[MATERIAL PROVIDED]
--
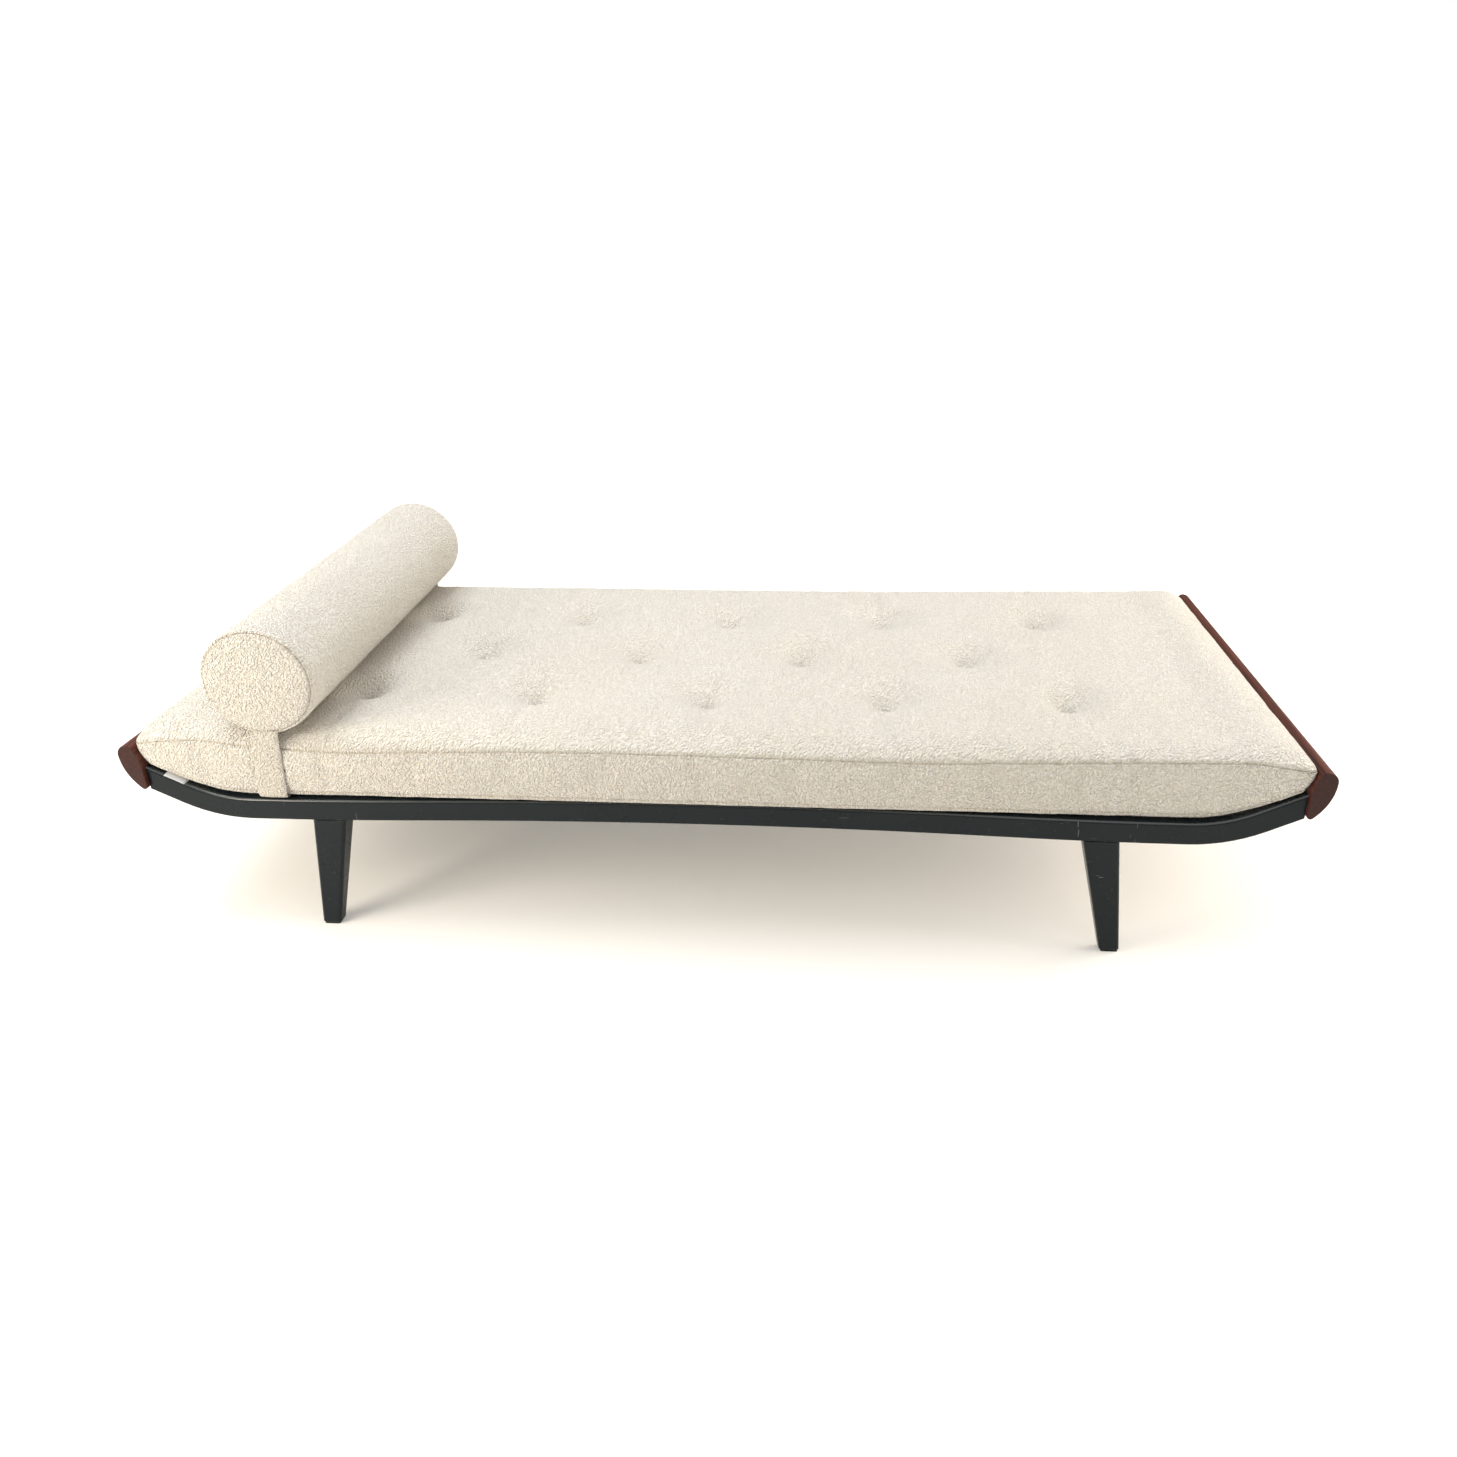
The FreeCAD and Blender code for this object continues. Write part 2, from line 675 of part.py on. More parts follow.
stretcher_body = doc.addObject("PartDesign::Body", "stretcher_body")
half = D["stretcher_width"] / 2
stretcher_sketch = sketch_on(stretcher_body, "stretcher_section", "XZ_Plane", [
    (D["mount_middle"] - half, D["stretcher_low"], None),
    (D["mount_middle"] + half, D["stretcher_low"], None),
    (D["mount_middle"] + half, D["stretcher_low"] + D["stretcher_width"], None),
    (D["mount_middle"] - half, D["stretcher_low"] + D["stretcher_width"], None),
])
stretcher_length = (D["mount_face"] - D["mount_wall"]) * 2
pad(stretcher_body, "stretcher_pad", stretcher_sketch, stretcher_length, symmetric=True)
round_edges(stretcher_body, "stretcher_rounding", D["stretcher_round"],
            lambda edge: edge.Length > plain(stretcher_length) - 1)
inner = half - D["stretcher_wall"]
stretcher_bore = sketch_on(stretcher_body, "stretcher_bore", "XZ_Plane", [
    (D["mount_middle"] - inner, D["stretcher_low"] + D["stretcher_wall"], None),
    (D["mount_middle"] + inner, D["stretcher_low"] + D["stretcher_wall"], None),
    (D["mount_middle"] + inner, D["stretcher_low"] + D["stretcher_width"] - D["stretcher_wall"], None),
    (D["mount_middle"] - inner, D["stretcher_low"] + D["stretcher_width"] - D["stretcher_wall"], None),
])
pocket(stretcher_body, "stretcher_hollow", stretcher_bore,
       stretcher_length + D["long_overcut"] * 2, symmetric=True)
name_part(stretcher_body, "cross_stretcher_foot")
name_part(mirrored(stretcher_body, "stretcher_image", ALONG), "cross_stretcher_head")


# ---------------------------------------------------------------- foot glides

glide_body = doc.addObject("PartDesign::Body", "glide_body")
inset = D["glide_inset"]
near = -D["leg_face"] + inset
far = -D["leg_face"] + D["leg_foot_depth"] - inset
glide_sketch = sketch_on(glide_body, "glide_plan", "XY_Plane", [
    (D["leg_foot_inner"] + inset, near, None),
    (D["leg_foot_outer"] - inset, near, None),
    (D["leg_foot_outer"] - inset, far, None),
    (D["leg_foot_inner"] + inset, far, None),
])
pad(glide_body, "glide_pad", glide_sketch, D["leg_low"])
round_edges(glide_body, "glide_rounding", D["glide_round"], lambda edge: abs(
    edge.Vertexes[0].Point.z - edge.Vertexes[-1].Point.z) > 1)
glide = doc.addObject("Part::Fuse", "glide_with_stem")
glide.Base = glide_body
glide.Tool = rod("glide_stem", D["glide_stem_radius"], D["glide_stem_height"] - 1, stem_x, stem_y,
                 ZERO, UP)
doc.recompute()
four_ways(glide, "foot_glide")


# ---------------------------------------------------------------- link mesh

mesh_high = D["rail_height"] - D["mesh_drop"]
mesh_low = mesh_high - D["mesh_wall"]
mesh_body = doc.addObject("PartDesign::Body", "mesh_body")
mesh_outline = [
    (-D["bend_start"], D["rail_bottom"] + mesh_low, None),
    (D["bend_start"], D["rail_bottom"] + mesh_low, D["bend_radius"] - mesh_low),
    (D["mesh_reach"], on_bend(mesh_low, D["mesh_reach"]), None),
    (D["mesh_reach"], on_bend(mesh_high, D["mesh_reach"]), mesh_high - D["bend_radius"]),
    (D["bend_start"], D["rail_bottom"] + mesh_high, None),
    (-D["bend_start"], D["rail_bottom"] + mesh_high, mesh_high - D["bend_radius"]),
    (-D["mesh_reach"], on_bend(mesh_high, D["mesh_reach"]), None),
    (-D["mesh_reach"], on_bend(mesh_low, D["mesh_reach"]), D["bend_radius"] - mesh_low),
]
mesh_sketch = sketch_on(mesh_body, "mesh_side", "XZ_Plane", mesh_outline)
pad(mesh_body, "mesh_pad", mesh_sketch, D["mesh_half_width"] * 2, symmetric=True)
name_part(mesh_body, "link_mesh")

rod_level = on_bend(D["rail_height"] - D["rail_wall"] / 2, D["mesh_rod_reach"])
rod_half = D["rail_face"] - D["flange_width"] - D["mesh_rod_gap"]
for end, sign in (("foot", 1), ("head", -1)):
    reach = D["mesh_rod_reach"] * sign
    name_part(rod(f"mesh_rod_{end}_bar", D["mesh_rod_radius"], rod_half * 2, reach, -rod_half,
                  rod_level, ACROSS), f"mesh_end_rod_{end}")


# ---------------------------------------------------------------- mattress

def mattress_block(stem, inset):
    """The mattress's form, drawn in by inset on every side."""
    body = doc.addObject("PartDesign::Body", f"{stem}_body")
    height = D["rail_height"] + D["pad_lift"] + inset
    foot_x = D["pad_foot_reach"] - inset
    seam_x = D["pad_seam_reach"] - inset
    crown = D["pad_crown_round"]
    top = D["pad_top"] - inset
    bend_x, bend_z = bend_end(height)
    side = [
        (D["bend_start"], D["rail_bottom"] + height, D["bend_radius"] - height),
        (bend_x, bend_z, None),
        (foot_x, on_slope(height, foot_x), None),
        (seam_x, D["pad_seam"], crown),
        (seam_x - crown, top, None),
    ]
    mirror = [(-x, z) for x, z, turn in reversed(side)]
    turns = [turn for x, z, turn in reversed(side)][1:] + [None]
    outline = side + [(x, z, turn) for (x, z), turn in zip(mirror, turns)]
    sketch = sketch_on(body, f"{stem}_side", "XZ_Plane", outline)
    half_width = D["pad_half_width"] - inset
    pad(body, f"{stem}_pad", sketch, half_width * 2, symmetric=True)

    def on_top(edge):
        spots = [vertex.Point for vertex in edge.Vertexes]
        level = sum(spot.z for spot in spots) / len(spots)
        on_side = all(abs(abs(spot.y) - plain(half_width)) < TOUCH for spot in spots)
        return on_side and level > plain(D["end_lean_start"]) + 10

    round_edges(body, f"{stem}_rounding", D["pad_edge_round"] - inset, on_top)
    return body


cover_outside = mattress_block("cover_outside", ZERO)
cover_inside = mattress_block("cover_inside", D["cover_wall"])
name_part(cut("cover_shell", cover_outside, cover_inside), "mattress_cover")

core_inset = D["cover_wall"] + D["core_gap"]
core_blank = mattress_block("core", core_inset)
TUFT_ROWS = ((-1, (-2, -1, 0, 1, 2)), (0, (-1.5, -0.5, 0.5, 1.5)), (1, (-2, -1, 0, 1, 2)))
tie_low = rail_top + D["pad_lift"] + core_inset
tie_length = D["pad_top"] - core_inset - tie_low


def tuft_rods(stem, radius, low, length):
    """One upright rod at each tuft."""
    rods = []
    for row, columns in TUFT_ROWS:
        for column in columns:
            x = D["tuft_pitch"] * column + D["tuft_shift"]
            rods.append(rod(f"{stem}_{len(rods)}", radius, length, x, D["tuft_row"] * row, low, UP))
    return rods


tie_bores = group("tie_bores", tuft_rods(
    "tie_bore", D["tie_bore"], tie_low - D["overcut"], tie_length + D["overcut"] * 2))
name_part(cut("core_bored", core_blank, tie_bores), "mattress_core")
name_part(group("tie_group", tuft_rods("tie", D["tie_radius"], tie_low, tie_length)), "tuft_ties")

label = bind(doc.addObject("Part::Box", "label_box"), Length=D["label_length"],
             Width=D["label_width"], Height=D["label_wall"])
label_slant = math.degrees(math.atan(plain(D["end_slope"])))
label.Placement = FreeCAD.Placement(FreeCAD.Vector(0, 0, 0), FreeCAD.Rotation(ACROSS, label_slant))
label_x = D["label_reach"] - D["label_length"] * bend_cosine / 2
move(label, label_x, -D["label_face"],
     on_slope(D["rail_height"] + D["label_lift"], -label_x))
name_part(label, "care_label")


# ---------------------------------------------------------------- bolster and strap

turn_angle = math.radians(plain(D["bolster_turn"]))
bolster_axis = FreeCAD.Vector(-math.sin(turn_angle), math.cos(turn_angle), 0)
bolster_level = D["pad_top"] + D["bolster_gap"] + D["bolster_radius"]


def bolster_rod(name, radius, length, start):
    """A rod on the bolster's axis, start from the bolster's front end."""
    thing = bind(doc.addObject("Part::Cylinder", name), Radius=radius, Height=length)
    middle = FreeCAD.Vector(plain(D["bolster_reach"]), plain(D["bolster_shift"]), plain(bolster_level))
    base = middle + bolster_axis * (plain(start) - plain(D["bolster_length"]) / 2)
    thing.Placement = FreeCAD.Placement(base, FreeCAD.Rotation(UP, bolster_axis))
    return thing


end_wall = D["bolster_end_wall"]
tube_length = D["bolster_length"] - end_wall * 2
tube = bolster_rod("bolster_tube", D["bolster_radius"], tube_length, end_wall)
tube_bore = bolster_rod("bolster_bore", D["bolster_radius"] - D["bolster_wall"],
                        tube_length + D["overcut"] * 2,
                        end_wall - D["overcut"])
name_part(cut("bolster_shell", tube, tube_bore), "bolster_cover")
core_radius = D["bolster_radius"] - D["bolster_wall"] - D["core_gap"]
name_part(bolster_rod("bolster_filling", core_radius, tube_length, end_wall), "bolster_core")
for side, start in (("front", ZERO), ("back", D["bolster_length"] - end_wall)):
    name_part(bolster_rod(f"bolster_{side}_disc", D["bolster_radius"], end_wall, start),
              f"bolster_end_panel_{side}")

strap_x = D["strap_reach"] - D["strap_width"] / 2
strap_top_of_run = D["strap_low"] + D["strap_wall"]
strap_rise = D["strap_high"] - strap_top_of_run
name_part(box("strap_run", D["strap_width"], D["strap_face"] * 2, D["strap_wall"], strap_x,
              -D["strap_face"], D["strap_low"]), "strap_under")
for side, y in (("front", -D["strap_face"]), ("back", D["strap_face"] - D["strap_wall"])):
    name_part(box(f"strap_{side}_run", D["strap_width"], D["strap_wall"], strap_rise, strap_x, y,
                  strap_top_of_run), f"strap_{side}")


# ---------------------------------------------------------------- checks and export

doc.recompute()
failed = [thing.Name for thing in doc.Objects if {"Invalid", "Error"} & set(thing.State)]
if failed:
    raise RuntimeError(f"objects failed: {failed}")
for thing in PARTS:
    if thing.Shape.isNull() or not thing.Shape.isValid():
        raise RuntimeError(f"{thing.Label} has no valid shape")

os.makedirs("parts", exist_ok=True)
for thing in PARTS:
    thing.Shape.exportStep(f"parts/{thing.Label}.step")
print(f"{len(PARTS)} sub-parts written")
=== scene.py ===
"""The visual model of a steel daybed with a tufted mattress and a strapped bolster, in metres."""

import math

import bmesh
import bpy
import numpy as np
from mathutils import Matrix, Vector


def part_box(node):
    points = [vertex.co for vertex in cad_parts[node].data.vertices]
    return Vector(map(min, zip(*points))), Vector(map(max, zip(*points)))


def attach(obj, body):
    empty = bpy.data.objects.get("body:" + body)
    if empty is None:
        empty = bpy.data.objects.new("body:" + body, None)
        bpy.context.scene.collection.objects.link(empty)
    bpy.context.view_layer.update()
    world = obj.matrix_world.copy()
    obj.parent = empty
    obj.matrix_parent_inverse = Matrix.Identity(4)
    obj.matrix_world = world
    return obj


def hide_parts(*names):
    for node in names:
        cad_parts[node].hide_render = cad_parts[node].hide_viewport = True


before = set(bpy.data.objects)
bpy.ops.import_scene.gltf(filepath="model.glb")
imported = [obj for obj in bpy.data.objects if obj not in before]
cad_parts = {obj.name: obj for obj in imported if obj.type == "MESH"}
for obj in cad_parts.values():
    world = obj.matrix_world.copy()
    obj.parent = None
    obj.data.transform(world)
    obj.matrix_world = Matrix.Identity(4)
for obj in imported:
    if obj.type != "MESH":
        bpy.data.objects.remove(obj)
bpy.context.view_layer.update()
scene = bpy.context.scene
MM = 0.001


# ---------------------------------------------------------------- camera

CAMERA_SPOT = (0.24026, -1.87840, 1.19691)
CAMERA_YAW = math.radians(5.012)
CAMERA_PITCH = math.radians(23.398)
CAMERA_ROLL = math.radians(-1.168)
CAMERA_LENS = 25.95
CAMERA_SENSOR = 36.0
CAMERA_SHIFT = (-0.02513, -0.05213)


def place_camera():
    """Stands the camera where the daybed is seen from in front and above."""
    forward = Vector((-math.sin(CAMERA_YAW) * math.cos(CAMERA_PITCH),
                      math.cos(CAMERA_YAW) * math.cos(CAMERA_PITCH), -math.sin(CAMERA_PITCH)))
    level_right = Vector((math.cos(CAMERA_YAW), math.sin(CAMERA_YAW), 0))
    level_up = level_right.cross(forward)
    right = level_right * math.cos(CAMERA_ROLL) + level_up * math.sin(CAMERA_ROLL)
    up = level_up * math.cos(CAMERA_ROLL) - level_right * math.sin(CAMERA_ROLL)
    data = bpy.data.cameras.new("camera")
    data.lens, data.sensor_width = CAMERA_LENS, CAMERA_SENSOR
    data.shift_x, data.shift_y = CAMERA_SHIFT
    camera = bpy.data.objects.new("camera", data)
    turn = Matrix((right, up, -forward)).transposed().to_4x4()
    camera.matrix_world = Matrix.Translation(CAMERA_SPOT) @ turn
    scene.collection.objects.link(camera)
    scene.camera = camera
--
[DIRECTIONS] Output exactly the lines running from the line containing "checks and export" through the line containing "bpy.context.scene.collection.objects.link(empty)", and only those lines.

[ANSWER TO THE PROBLEM]
# ---------------------------------------------------------------- checks and export

doc.recompute()
failed = [thing.Name for thing in doc.Objects if {"Invalid", "Error"} & set(thing.State)]
if failed:
    raise RuntimeError(f"objects failed: {failed}")
for thing in PARTS:
    if thing.Shape.isNull() or not thing.Shape.isValid():
        raise RuntimeError(f"{thing.Label} has no valid shape")

os.makedirs("parts", exist_ok=True)
for thing in PARTS:
    thing.Shape.exportStep(f"parts/{thing.Label}.step")
print(f"{len(PARTS)} sub-parts written")
=== scene.py ===
"""The visual model of a steel daybed with a tufted mattress and a strapped bolster, in metres."""

import math

import bmesh
import bpy
import numpy as np
from mathutils import Matrix, Vector


def part_box(node):
    points = [vertex.co for vertex in cad_parts[node].data.vertices]
    return Vector(map(min, zip(*points))), Vector(map(max, zip(*points)))


def attach(obj, body):
    empty = bpy.data.objects.get("body:" + body)
    if empty is None:
        empty = bpy.data.objects.new("body:" + body, None)
        bpy.context.scene.collection.objects.link(empty)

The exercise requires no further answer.